What is needed is the run of lines from the one containing "HINGE_NAMES.forEach((name, i) =>" through the one containing "obj.parent = empty", echoed exactly, with both ends kept and nothing added.

[BEGIN Extracted information]

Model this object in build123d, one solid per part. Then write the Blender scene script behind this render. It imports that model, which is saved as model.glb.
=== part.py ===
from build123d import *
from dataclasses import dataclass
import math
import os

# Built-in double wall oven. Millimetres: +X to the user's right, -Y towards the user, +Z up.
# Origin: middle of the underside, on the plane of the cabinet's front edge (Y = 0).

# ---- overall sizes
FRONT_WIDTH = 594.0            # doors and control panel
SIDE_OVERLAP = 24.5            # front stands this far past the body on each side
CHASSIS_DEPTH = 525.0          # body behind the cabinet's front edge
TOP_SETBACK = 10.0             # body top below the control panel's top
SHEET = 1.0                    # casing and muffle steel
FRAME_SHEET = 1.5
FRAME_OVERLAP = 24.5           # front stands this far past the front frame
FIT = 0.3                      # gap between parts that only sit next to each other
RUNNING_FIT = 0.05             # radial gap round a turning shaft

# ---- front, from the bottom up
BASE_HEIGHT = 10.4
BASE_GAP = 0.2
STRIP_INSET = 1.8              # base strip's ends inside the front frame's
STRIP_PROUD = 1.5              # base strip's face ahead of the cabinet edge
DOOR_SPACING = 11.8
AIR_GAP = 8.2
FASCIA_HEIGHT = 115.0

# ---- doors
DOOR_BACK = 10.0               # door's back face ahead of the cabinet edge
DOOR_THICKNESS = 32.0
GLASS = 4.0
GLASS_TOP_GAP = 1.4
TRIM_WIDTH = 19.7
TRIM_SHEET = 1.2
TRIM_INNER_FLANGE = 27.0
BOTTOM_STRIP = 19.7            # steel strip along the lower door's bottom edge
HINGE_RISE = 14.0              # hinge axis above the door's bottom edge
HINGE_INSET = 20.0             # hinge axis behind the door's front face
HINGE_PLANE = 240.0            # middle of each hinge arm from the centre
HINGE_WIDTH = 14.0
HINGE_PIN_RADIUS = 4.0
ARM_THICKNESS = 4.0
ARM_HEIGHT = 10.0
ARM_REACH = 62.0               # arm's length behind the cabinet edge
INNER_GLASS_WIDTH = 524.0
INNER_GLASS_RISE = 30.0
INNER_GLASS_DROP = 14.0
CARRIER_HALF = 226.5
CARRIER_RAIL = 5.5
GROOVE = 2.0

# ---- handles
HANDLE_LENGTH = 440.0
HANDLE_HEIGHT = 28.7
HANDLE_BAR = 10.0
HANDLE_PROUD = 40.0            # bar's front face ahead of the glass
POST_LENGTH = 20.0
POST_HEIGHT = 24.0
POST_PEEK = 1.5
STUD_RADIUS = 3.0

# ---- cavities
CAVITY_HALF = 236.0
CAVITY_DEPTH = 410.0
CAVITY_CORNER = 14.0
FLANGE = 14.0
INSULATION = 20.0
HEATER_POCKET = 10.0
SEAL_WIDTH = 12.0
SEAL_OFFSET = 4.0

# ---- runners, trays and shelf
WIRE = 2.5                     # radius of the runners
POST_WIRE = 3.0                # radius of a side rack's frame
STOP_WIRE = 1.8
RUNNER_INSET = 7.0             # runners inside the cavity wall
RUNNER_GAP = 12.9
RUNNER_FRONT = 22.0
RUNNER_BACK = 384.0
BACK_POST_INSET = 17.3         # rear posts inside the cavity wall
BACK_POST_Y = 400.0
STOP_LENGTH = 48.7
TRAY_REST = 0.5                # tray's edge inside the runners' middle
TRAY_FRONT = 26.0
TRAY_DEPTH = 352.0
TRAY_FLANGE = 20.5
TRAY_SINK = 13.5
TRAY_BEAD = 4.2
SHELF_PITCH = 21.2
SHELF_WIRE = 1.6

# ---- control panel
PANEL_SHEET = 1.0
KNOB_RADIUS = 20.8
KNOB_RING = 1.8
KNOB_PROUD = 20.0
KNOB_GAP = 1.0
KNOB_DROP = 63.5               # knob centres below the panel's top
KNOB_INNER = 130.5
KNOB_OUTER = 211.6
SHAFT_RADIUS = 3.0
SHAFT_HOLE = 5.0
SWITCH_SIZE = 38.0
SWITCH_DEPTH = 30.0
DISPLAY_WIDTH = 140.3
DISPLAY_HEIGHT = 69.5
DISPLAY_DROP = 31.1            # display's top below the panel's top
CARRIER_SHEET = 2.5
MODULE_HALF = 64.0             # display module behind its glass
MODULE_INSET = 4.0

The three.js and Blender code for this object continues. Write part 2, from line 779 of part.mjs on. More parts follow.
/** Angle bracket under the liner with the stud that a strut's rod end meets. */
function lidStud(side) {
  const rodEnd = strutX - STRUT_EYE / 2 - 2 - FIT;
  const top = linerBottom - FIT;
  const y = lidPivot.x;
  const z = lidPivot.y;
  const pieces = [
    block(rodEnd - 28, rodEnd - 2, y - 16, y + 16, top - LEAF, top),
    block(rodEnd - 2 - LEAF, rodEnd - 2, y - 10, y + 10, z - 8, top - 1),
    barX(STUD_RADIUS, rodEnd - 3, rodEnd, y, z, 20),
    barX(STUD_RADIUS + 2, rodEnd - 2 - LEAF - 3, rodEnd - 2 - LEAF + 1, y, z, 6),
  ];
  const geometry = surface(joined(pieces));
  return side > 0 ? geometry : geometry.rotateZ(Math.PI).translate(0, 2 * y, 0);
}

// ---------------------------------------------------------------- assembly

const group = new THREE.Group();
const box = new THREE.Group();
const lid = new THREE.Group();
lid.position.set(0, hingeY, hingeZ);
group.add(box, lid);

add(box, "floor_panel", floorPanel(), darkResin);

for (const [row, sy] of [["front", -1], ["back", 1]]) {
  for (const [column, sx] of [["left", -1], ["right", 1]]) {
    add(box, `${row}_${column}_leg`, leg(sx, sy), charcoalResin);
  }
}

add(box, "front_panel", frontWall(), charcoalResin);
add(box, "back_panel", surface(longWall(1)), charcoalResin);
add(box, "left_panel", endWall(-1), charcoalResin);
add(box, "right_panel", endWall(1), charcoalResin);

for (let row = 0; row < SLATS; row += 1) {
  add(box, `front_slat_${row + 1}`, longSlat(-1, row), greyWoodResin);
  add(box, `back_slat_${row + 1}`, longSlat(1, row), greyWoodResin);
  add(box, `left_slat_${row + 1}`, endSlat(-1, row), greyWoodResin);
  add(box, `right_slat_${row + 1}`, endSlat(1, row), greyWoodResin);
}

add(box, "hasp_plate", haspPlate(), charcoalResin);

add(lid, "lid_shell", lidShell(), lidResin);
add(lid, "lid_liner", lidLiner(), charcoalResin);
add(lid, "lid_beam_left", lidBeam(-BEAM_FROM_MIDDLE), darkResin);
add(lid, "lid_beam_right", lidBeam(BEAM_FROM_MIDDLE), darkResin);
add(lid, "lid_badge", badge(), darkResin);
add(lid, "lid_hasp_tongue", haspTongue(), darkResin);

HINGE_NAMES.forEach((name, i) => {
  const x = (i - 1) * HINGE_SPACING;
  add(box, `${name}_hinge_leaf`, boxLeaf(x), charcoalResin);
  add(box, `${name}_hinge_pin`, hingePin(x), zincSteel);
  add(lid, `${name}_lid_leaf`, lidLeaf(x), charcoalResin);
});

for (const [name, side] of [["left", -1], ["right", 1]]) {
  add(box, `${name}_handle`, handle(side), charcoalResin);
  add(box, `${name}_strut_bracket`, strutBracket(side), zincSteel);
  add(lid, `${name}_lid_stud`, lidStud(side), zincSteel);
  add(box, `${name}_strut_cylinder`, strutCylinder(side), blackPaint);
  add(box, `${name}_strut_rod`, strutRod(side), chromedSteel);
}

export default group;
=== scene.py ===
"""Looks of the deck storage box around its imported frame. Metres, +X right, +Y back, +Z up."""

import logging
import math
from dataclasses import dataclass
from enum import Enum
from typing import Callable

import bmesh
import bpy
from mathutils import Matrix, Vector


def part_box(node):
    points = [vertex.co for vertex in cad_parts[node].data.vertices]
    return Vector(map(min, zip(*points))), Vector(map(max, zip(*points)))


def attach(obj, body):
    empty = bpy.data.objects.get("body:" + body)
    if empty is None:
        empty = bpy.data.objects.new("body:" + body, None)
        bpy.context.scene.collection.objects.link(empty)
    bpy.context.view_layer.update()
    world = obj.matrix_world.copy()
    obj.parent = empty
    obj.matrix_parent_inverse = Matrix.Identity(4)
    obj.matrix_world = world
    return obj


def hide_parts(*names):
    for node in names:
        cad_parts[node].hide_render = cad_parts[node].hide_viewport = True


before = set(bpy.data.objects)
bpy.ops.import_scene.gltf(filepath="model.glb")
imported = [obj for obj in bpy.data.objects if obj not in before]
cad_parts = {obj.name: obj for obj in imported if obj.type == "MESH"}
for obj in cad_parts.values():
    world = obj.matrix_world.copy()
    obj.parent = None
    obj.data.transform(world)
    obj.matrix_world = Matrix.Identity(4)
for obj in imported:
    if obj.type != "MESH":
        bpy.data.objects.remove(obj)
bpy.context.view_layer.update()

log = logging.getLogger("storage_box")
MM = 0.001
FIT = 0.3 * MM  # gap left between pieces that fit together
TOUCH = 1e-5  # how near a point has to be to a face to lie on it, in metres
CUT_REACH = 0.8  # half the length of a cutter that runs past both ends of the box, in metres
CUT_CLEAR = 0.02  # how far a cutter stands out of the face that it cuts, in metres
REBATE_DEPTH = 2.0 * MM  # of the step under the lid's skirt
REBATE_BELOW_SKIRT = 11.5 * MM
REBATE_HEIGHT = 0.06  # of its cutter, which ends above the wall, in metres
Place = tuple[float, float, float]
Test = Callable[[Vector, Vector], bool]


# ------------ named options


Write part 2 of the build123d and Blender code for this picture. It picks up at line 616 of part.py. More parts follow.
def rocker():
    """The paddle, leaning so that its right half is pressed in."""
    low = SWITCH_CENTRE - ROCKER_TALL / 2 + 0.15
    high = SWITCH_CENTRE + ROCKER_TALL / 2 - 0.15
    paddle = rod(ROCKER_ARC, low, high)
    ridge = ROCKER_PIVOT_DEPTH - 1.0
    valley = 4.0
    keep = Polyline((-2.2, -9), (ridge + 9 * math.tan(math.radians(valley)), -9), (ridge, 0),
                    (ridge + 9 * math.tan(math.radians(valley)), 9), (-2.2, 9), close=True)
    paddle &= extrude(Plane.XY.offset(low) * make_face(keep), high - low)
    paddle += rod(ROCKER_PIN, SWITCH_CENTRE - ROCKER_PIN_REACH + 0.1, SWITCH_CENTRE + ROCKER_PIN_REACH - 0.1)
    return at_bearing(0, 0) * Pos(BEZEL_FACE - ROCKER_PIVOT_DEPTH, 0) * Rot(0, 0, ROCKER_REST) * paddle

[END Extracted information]

_Exercise response:_
HINGE_NAMES.forEach((name, i) => {
  const x = (i - 1) * HINGE_SPACING;
  add(box, `${name}_hinge_leaf`, boxLeaf(x), charcoalResin);
  add(box, `${name}_hinge_pin`, hingePin(x), zincSteel);
  add(lid, `${name}_lid_leaf`, lidLeaf(x), charcoalResin);
});

for (const [name, side] of [["left", -1], ["right", 1]]) {
  add(box, `${name}_handle`, handle(side), charcoalResin);
  add(box, `${name}_strut_bracket`, strutBracket(side), zincSteel);
  add(lid, `${name}_lid_stud`, lidStud(side), zincSteel);
  add(box, `${name}_strut_cylinder`, strutCylinder(side), blackPaint);
  add(box, `${name}_strut_rod`, strutRod(side), chromedSteel);
}

export default group;
=== scene.py ===
"""Looks of the deck storage box around its imported frame. Metres, +X right, +Y back, +Z up."""

import logging
import math
from dataclasses import dataclass
from enum import Enum
from typing import Callable

import bmesh
import bpy
from mathutils import Matrix, Vector


def part_box(node):
    points = [vertex.co for vertex in cad_parts[node].data.vertices]
    return Vector(map(min, zip(*points))), Vector(map(max, zip(*points)))


def attach(obj, body):
    empty = bpy.data.objects.get("body:" + body)
    if empty is None:
        empty = bpy.data.objects.new("body:" + body, None)
        bpy.context.scene.collection.objects.link(empty)
    bpy.context.view_layer.update()
    world = obj.matrix_world.copy()
    obj.parent = empty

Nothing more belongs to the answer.